Its fun revving up the saw and felling a tree. Its relaxing to rhythmically swing a maul. Its delightful to hear the wood crack and pop as it splits. The neatly stacked rows of seasoning wood are a proud accomplishment.
Kindling is the one wood heat chore no one seems to like. Its time consuming. It can be dangerous. The meager mound of kindling feels like a weak victory compared to tenacious, stacked cord wood.
At least, that’s how I felt. I was never quite sure what to do with it. I often gathered sticks and sometimes the wood bits from splitting. When I tried splitting wood down to kindling size, it felt like it took forever.
I took a regular piece of wood, probably 20 or 22″ long and attempted to split it down with a hatchet. I would smack the end hoping to start a split. If I was lucky, I would plant the edge in the wood where I could beat it through with a small long. If it went right, I would end up with really long pieces of 0.5 to 1″ wide kindling.
In desperation, I turned to the Internet.
Sure, some guys did the exact same thing I did. Some even used their log splitter. What a waste of gas that must be for so many little splits! Wranglerstar made a kindling splitter from a rod and a regular metal splitter. Its fine but still so slow.
Finally, I found an idea I liked.
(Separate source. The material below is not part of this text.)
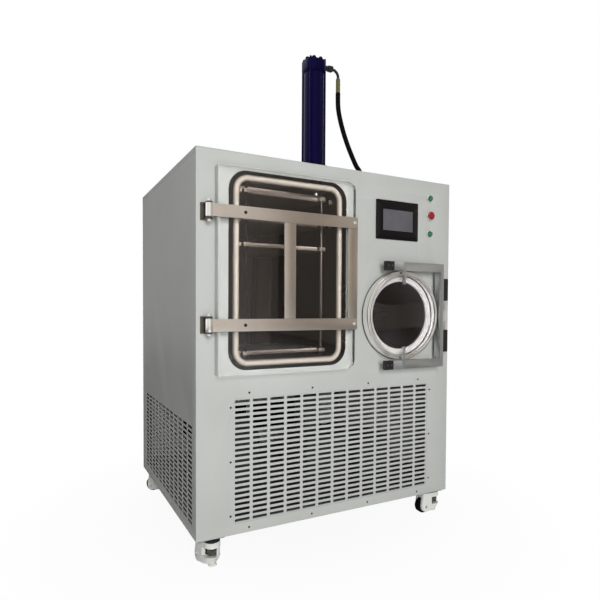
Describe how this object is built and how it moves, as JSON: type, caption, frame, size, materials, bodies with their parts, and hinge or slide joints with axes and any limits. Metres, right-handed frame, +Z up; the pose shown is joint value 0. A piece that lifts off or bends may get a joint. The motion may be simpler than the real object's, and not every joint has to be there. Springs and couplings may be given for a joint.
{
  "type": "pilot freeze dryer",
  "caption": "Floor-standing freeze dryer cabinet on levelling casters with a clear-doored shelf chamber, a round cold trap, a touch screen and a stoppering press on top.",
  "frame": {"origin": "on the floor, under the middle of the machine's outline with both doors shut", "axes": "+X to the right seen from the front, +Y to the back, +Z up"},
  "size_m": [1.05, 0.928, 1.745],
  "materials": {
    "powder_coat": "light grey powder coat, fine satin texture",
    "frame_paint": "dark grey paint on welded steel tube",
    "stainless": "brushed stainless steel bar and plate",
    "chamber_steel": "rolled and welded stainless sheet, dull inside",
    "polished_steel": "polished steel",
    "silicone": "pale translucent silicone seal",
    "clear_acrylic": "clear acrylic sheet with polished edges",
    "black_gloss": "black moulded bezel with a dark glass screen",
    "navy_enamel": "dark blue gloss enamel",
    "black_rubber": "black rubber",
    "black_steel": "black oxide steel",
    "fitting_steel": "zinc plated steel, yellow passivated",
    "white_nylon": "off-white glass filled nylon",
    "copper": "bare copper pipe",
    "cast_iron": "dark painted casting",
    "green_plastic": "green push button",
    "red_plastic": "red mushroom button"
  },
  "bodies": {
    "cabinet": {"base_frame": "frame_paint", "front_panel": "powder_coat", "front_grille": "powder_coat", "left_side_panel": "powder_coat", "right_side_panel": "powder_coat", "back_panel": "powder_coat", "top_panel": "powder_coat", "chamber_body": "chamber_steel", "chamber_gasket": "silicone", "guide_rod_left": "stainless", "guide_rod_right": "stainless", "shelf_3": "stainless", "cylinder_barrel": "navy_enamel", "cylinder_head": "navy_enamel", "hose_elbow": "black_steel", "hose_end": "fitting_steel", "hydraulic_hose": "black_rubber", "hose_gland": "black_steel", "door_hinge_upper": "black_steel", "door_hinge_lower": "black_steel", "trap_vessel": "chamber_steel", "trap_gasket": "silicone", "trap_coil": "copper", "trap_hinge_upper": "black_steel", "trap_hinge_lower": "black_steel", "touch_screen": "black_gloss", "compressor": "cast_iron", "vacuum_pump": "cast_iron", "hydraulic_unit": "cast_iron", "start_button_bezel": "polished_steel", "stop_button_bezel": "polished_steel", "vacuum_button_bezel": "polished_steel"},
    "chamber_door": {"door_pane": "clear_acrylic", "door_frame": "stainless"},
    "trap_door": {"trap_door_disc": "clear_acrylic", "trap_door_ring": "polished_steel", "trap_yoke": "stainless"},
    "press_ram": {"piston_rod": "polished_steel", "pressing_plate": "stainless"},
    "upper_shelf": {"shelf_1": "stainless"},
    "middle_shelf": {"shelf_2": "stainless"},
    "start_plunger": {"start_button": "green_plastic"},
    "stop_plunger": {"stop_button": "red_plastic"},
    "vacuum_plunger": {"vacuum_button": "green_plastic"},
    "caster_front_left": {"caster_body_front_left": "white_nylon"},
    "wheel_front_left": {"caster_wheel_front_left": "black_rubber"},
    "handwheel_front_left": {"foot_handwheel_front_left": "black_steel"},
    "foot_front_left": {"levelling_foot_front_left": "black_rubber"},
    "caster_front_right": {"caster_body_front_right": "white_nylon"},
    "wheel_front_right": {"caster_wheel_front_right": "black_rubber"},
    "handwheel_front_right": {"foot_handwheel_front_right": "black_steel"},
    "foot_front_right": {"levelling_foot_front_right": "black_rubber"},
    "caster_rear_left": {"caster_body_rear_left": "white_nylon"},
    "wheel_rear_left": {"caster_wheel_rear_left": "black_rubber"},
    "handwheel_rear_left": {"foot_handwheel_rear_left": "black_steel"},
    "foot_rear_left": {"levelling_foot_rear_left": "black_rubber"},
    "caster_rear_right": {"caster_body_rear_right": "white_nylon"},
    "wheel_rear_right": {"caster_wheel_rear_right": "black_rubber"},
    "handwheel_rear_right": {"foot_handwheel_rear_right": "black_steel"},
    "foot_rear_right": {"levelling_foot_rear_right": "black_rubber"}
  },
  "joints": [
    {"name": "chamber_door_hinge", "type": "hinge", "parent": "cabinet", "child": "chamber_door", "pos_m": [-0.492, -0.44, 0.97], "axis": [0, 0, -1], "range_deg": [0, 115]},
    {"name": "trap_door_hinge", "type": "hinge", "parent": "cabinet", "child": "trap_door", "pos_m": [0.475, -0.428, 0.82], "axis": [0, 0, 1], "range_deg": [0, 110]},
    {"name": "press_travel", "type": "slide", "parent": "cabinet", "child": "press_ram", "axis": [0, 0, -1], "range_m": [0, 0.31]},
    {"name": "upper_shelf_travel", "type": "slide", "parent": "cabinet", "child": "upper_shelf", "axis": [0, 0, -1], "range_m": [0, 0.294]},
    {"name": "middle_shelf_travel", "type": "slide", "parent": "cabinet", "child": "middle_shelf", "axis": [0, 0, -1], "range_m": [0, 0.284]},
    {"name": "start_button_push", "type": "slide", "parent": "cabinet", "child": "start_plunger", "axis": [0, 1, 0], "range_m": [0, 0.004], "stiffness_N_per_m": 500},
    {"name": "stop_button_push", "type": "slide", "parent": "cabinet", "child": "stop_plunger", "axis": [0, 1, 0], "range_m": [0, 0.004], "stiffness_N_per_m": 500},
    {"name": "vacuum_button_push", "type": "slide", "parent": "cabinet", "child": "vacuum_plunger", "axis": [0, 1, 0], "range_m": [0, 0.004], "stiffness_N_per_m": 500},
    {"name": "swivel_front_left", "type": "hinge", "parent": "cabinet", "child": "caster_front_left", "pos_m": [-0.471, -0.351, 0.085], "axis": [0, 0, 1], "continuous": true},
    {"name": "roll_front_left", "type": "hinge", "parent": "caster_front_left", "child": "wheel_front_left", "pos_m": [-0.47743, -0.32996, 0.0304], "axis": [0.9563, 0.2924, 0], "continuous": true},
    {"name": "handwheel_turn_front_left", "type": "hinge", "parent": "caster_front_left", "child": "handwheel_front_left", "pos_m": [-0.46252, -0.37873, 0.049], "axis": [0, 0, -1], "range_deg": [0, 2160]},
    {"name": "foot_travel_front_left", "type": "slide", "parent": "caster_front_left", "child": "foot_front_left", "axis": [0, 0, -1], "range_m": [0, 0.012]},
    {"name": "swivel_front_right", "type": "hinge", "parent": "cabinet", "child": "caster_front_right", "pos_m": [0.471, -0.351, 0.085], "axis": [0, 0, 1], "continuous": true},
    {"name": "roll_front_right", "type": "hinge", "parent": "caster_front_right", "child": "wheel_front_right", "pos_m": [0.44903, -0.34985, 0.0304], "axis": [0.0523, 0.9986, 0], "continuous": true},
    {"name": "handwheel_turn_front_right", "type": "hinge", "parent": "caster_front_right", "child": "handwheel_front_right", "pos_m": [0.49996, -0.35252, 0.049], "axis": [0, 0, -1], "range_deg": [0, 2160]},
    {"name": "foot_travel_front_right", "type": "slide", "parent": "caster_front_right", "child": "foot_front_right", "axis": [0, 0, -1], "range_m": [0, 0.012]},
    {"name": "swivel_rear_left", "type": "hinge", "parent": "cabinet", "child": "caster_rear_left", "pos_m": [-0.471, 0.409, 0.085], "axis": [0, 0, 1], "continuous": true},
    {"name": "roll_rear_left", "type": "hinge", "parent": "caster_rear_left", "child": "wheel_rear_left", "pos_m": [-0.48785, 0.42314, 0.0304], "axis": [0.6428, 0.766, 0], "continuous": true},
    {"name": "handwheel_turn_rear_left", "type": "hinge", "parent": "caster_rear_left", "child": "handwheel_rear_left", "pos_m": [-0.44878, 0.39036, 0.049], "axis": [0, 0, -1], "range_deg": [0, 2160]},
    {"name": "foot_travel_rear_left", "type": "slide", "parent": "caster_rear_left", "child": "foot_rear_left", "axis": [0, 0, -1], "range_m": [0, 0.012]},
    {"name": "swivel_rear_right", "type": "hinge", "parent": "cabinet", "child": "caster_rear_right", "pos_m": [0.471, 0.409, 0.085], "axis": [0, 0, 1], "continuous": true},
    {"name": "roll_rear_right", "type": "hinge", "parent": "caster_rear_right", "child": "wheel_rear_right", "pos_m": [0.45033, 0.40148, 0.0304], "axis": [-0.342, 0.9397, 0], "continuous": true},
    {"name": "handwheel_turn_rear_right", "type": "hinge", "parent": "caster_rear_right", "child": "handwheel_rear_right", "pos_m": [0.49825, 0.41892, 0.049], "axis": [0, 0, -1], "range_deg": [0, 2160]},
    {"name": "foot_travel_rear_right", "type": "slide", "parent": "caster_rear_right", "child": "foot_rear_right", "axis": [0, 0, -1], "range_m": [0, 0.012]}
  ],
  "couplings": [
    {"joint": "upper_shelf_travel", "follows": "press_travel", "ratio": 0.948},
    {"joint": "middle_shelf_travel", "follows": "press_travel", "ratio": 0.916},
    {"joint": "foot_travel_front_left", "follows": "handwheel_turn_front_left", "m_per_rad": 0.00031831},
    {"joint": "foot_travel_front_right", "follows": "handwheel_turn_front_right", "m_per_rad": 0.00031831},
    {"joint": "foot_travel_rear_left", "follows": "handwheel_turn_rear_left", "m_per_rad": 0.00031831},
    {"joint": "foot_travel_rear_right", "follows": "handwheel_turn_rear_right", "m_per_rad": 0.00031831}
  ]
}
I already had a couple old tires setup for splitting wood (I mostly use a gas powered splitter now). I stacked one tire upon the other with a small wood round in the middle. The tires are tall enough to keep the wood up and together while the round gives a more solid base.
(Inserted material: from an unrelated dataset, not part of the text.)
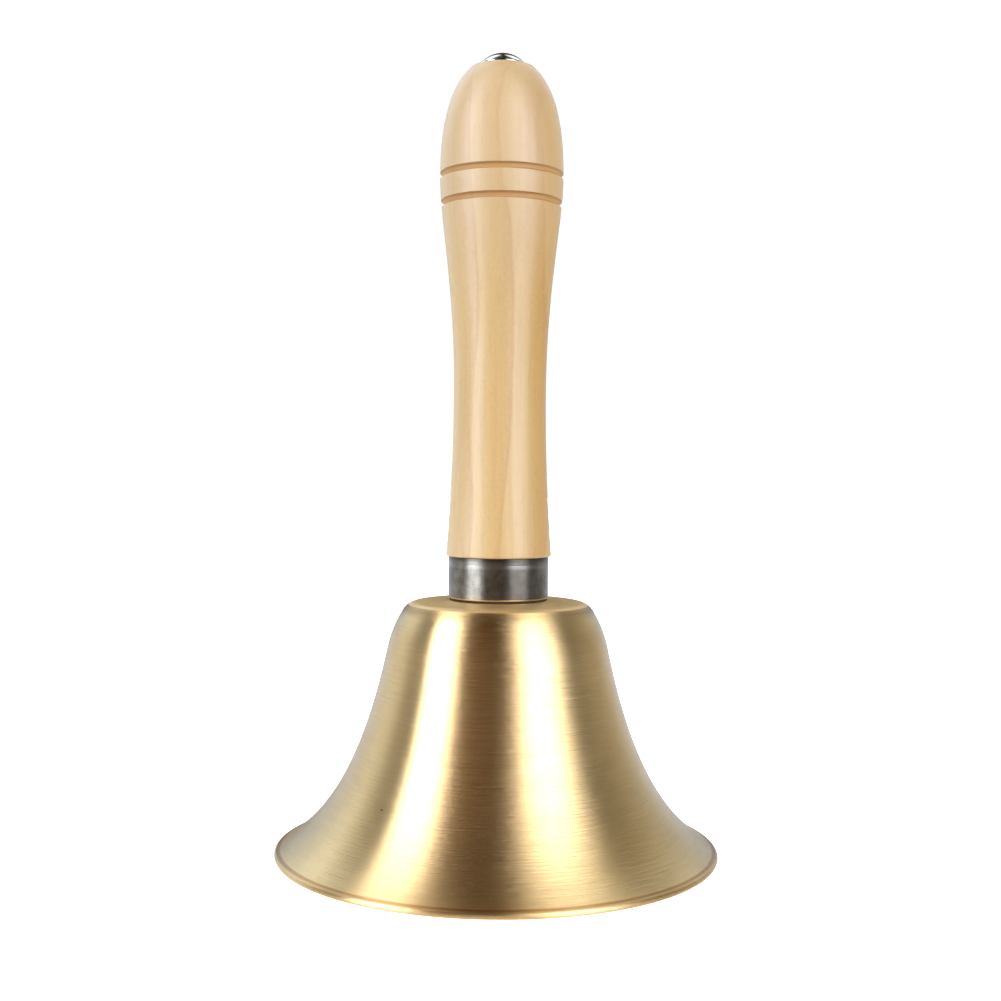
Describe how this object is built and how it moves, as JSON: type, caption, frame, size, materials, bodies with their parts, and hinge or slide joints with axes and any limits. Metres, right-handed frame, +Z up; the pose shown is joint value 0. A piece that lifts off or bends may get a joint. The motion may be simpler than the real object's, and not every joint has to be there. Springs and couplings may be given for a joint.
{
  "type": "handbell",
  "caption": "Brass bell with a flared mouth on a turned wooden handle; a steel ferrule joins them and a clapper swings inside.",
  "frame": {"origin": "centre of the bell's mouth plane, the plane of the flat land on the rim bead", "axes": "+Z up the bell's axis from the mouth to the domed bolt head at the top of the handle; +X along the clapper's pin at rest; +Y completes a right-handed frame, and the clapper swings in the YZ plane at rest"},
  "size_m": [0.08, 0.08, 0.1442],
  "materials": {
    "bell_brass": "satin, brushed round the axis",
    "ball_brass": "turned, slightly dull",
    "seat_leather": "dark, compressed",
    "ferrule_steel": "turned, dark satin",
    "handle_wood": "pale close-grained wood under satin lacquer",
    "bolt_chrome": "polished",
    "zinc_steel": "zinc plated",
    "yoke_steel": "pressed, satin",
    "rod_steel": "drawn, satin"
  },
  "bodies": {
    "bell": {"bell_shell": "bell_brass", "seat_washer": "seat_leather", "ferrule": "ferrule_steel", "handle": "handle_wood", "tie_bolt": "bolt_chrome", "crown_washer": "zinc_steel", "lock_washer": "zinc_steel", "clamp_nut": "zinc_steel", "keeper_nut": "zinc_steel"},
    "hanger": {"yoke": "yoke_steel", "pivot_pin": "yoke_steel", "pin_spacers": "yoke_steel"},
    "clapper": {"clapper_rod": "rod_steel", "clapper_ball": "ball_brass", "clapper_lock_nut": "zinc_steel"}
  },
  "joints": [
    {"name": "yoke_swivel", "type": "hinge", "parent": "bell", "child": "hanger", "pos_m": [0, 0, 0.03725], "axis": [0, 0, 1], "continuous": true},
    {"name": "clapper_swing", "type": "hinge", "parent": "hanger", "child": "clapper", "pos_m": [0, 0, 0.0294], "axis": [1, 0, 0], "range_deg": [-55.5, 55.5]}
  ]
}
I filled the tire with shortest pieces I could find. Kindling is easier to work with as shorter pieces. In the future, I’ll make sure I cut as least a few rounds only 12 to 14″ long for future kindling.
Picking knot free pieces will make this much easier as well.
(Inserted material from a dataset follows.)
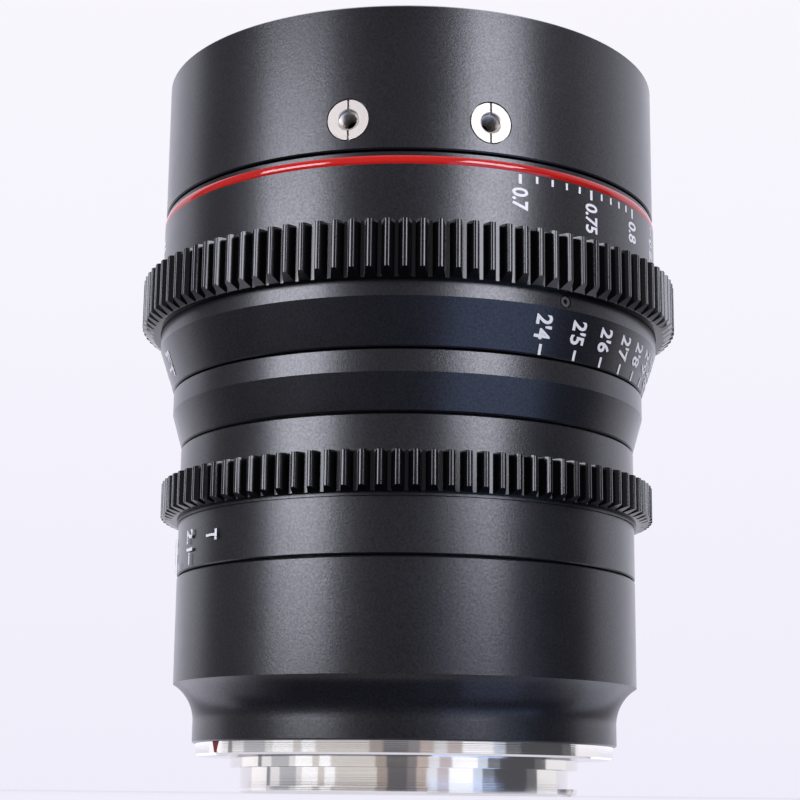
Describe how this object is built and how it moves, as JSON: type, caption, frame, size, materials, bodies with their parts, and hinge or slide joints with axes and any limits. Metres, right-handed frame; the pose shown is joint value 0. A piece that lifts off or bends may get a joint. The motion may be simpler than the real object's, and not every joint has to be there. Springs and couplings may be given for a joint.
{
  "type": "cine prime lens",
  "caption": "Cine prime lens with geared focus and iris rings, a sliding glass carrier, a leaf iris, a lug bayonet and accessory inserts.",
  "frame": {"origin": "centre of the flange face, on the optical axis", "axes": "+Z along the optical axis towards the front of the lens; the accessory inserts face -Y and the index lines face -X"},
  "size_m": [0.0864, 0.0864, 0.114],
  "materials": {
    "barrel_black": "satin black anodised",
    "gear_black": "gloss black anodised",
    "accent_red": "gloss red anodised",
    "index_red": "gloss",
    "mount_chrome": "polished",
    "insert_nickel": "bright nickel",
    "baffle_black": "matte black",
    "tube_grey": "satin anodised",
    "bearing_brass": "machined",
    "washer_black": "matte",
    "screw_steel": "machined",
    "pin_steel": "ground",
    "blade_steel": "matte black",
    "coated_glass": "coated"
  },
  "bodies": {
    "barrel": {"bayonet_mount": "mount_chrome", "mount_screws": "screw_steel", "mount_index": "index_red", "rear_baffle": "baffle_black", "rear_barrel": "barrel_black", "barrel_screws": "screw_steel", "main_tube": "tube_grey", "guide_keys": "bearing_brass", "iris_thrust_washers": "washer_black", "middle_barrel": "barrel_black", "focus_thrust_washers": "washer_black", "helicoid_retainer": "tube_grey", "front_ring": "barrel_black", "front_baffle": "baffle_black", "accessory_inserts": "insert_nickel"},
    "focus": {"focus_ring": "barrel_black", "focus_gear": "gear_black", "accent_ring": "accent_red", "focus_set_screws": "screw_steel", "focus_drive_pin": "pin_steel", "helicoid_ring": "bearing_brass"},
    "carrier": {"lens_carrier": "tube_grey", "name_ring": "baffle_black", "front_glass": "coated_glass", "front_spacer": "baffle_black", "second_glass": "coated_glass", "middle_spacer": "baffle_black", "third_glass": "coated_glass", "inner_spacer": "baffle_black", "fourth_glass": "coated_glass", "iris_base_plate": "tube_grey", "iris_retaining_ring": "tube_grey", "rear_cell": "baffle_black", "cell_screws": "screw_steel", "inner_retaining_ring": "tube_grey", "fifth_glass": "coated_glass", "sixth_glass": "coated_glass", "rear_spacer": "baffle_black", "rear_glass": "coated_glass", "rear_retaining_ring": "baffle_black"},
    "iris": {"iris_ring": "barrel_black", "iris_gear": "gear_black", "iris_drive_pin": "pin_steel"},
    "iris_cam": {"iris_cam_ring": "bearing_brass"},
    "blade_1": {"aperture_blade_1": "blade_steel"},
    "blade_2": {"aperture_blade_2": "blade_steel"},
    "blade_3": {"aperture_blade_3": "blade_steel"},
    "blade_4": {"aperture_blade_4": "blade_steel"},
    "blade_5": {"aperture_blade_5": "blade_steel"},
    "blade_6": {"aperture_blade_6": "blade_steel"},
    "blade_7": {"aperture_blade_7": "blade_steel"},
    "blade_8": {"aperture_blade_8": "blade_steel"},
    "blade_9": {"aperture_blade_9": "blade_steel"}
  },
  "joints": [
    {"name": "focus_turn", "type": "hinge", "parent": "barrel", "child": "focus", "pos_m": [0, 0, 0], "axis": [0, 0, 1], "range_deg": [0, 246.5]},
    {"name": "carrier_slide", "type": "slide", "parent": "barrel", "child": "carrier", "axis": [0, 0, 1], "range_m": [0, 0.00421]},
    {"name": "iris_turn", "type": "hinge", "parent": "barrel", "child": "iris", "pos_m": [0, 0, 0], "axis": [0, 0, 1], "range_deg": [-26, 44]},
    {"name": "cam_turn", "type": "hinge", "parent": "carrier", "child": "iris_cam", "pos_m": [0, 0, 0], "axis": [0, 0, 1], "range_deg": [-26.1, 44.1]},
    {"name": "blade_1_swing", "type": "hinge", "parent": "carrier", "child": "blade_1", "pos_m": [0, -0.02, 0.04], "axis": [0, 0, 1], "range_deg": [-12.25, 20.7]},
    {"name": "blade_2_swing", "type": "hinge", "parent": "carrier", "child": "blade_2", "pos_m": [0.01286, -0.01532, 0.04], "axis": [0, 0, 1], "range_deg": [-12.25, 20.7]},
    {"name": "blade_3_swing", "type": "hinge", "parent": "carrier", "child": "blade_3", "pos_m": [0.0197, -0.00347, 0.04], "axis": [0, 0, 1], "range_deg": [-12.25, 20.7]},
    {"name": "blade_4_swing", "type": "hinge", "parent": "carrier", "child": "blade_4", "pos_m": [0.01732, 0.01, 0.04], "axis": [0, 0, 1], "range_deg": [-12.25, 20.7]},
    {"name": "blade_5_swing", "type": "hinge", "parent": "carrier", "child": "blade_5", "pos_m": [0.00684, 0.01879, 0.04], "axis": [0, 0, 1], "range_deg": [-12.25, 20.7]},
    {"name": "blade_6_swing", "type": "hinge", "parent": "carrier", "child": "blade_6", "pos_m": [-0.00684, 0.01879, 0.04], "axis": [0, 0, 1], "range_deg": [-12.25, 20.7]},
    {"name": "blade_7_swing", "type": "hinge", "parent": "carrier", "child": "blade_7", "pos_m": [-0.01732, 0.01, 0.04], "axis": [0, 0, 1], "range_deg": [-12.25, 20.7]},
    {"name": "blade_8_swing", "type": "hinge", "parent": "carrier", "child": "blade_8", "pos_m": [-0.0197, -0.00347, 0.04], "axis": [0, 0, 1], "range_deg": [-12.25, 20.7]},
    {"name": "blade_9_swing", "type": "hinge", "parent": "carrier", "child": "blade_9", "pos_m": [-0.01286, -0.01532, 0.04], "axis": [0, 0, 1], "range_deg": [-12.25, 20.7]}
  ],
  "couplings": [
    {"joint": "carrier_slide", "follows": "focus_turn", "m_per_rad": 0.00097624},
    {"joint": "cam_turn", "follows": "iris_turn", "ratio": 1},
    {"joint": "blade_1_swing", "follows": "iris_turn", "ratio": 0.46857},
    {"joint": "blade_2_swing", "follows": "iris_turn", "ratio": 0.46857},
    {"joint": "blade_3_swing", "follows": "iris_turn", "ratio": 0.46857},
    {"joint": "blade_4_swing", "follows": "iris_turn", "ratio": 0.46857},
    {"joint": "blade_5_swing", "follows": "iris_turn", "ratio": 0.46857},
    {"joint": "blade_6_swing", "follows": "iris_turn", "ratio": 0.46857},
    {"joint": "blade_7_swing", "follows": "iris_turn", "ratio": 0.46857},
    {"joint": "blade_8_swing", "follows": "iris_turn", "ratio": 0.46857},
    {"joint": "blade_9_swing", "follows": "iris_turn", "ratio": 0.46857}
  ]
}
After filing the tire, I used my “super splitter” ax maul hybrid thing (True Temper Super Splitter)
. Its a 2 or 3 pound ax that spreads like a maul to force wood apart. A regular ax would do but I think this was more efficient.
After just a minute or two, I had a tire full of kindling. I pulled out everything I was happy with and threw the few big ones back in with more wood to split. I repeated this four times in 30 or 45 minutes.
This method was far quicker, easier, and safer than anything I tried before. It also gave me enough kindling to last most, if not all, of this winter.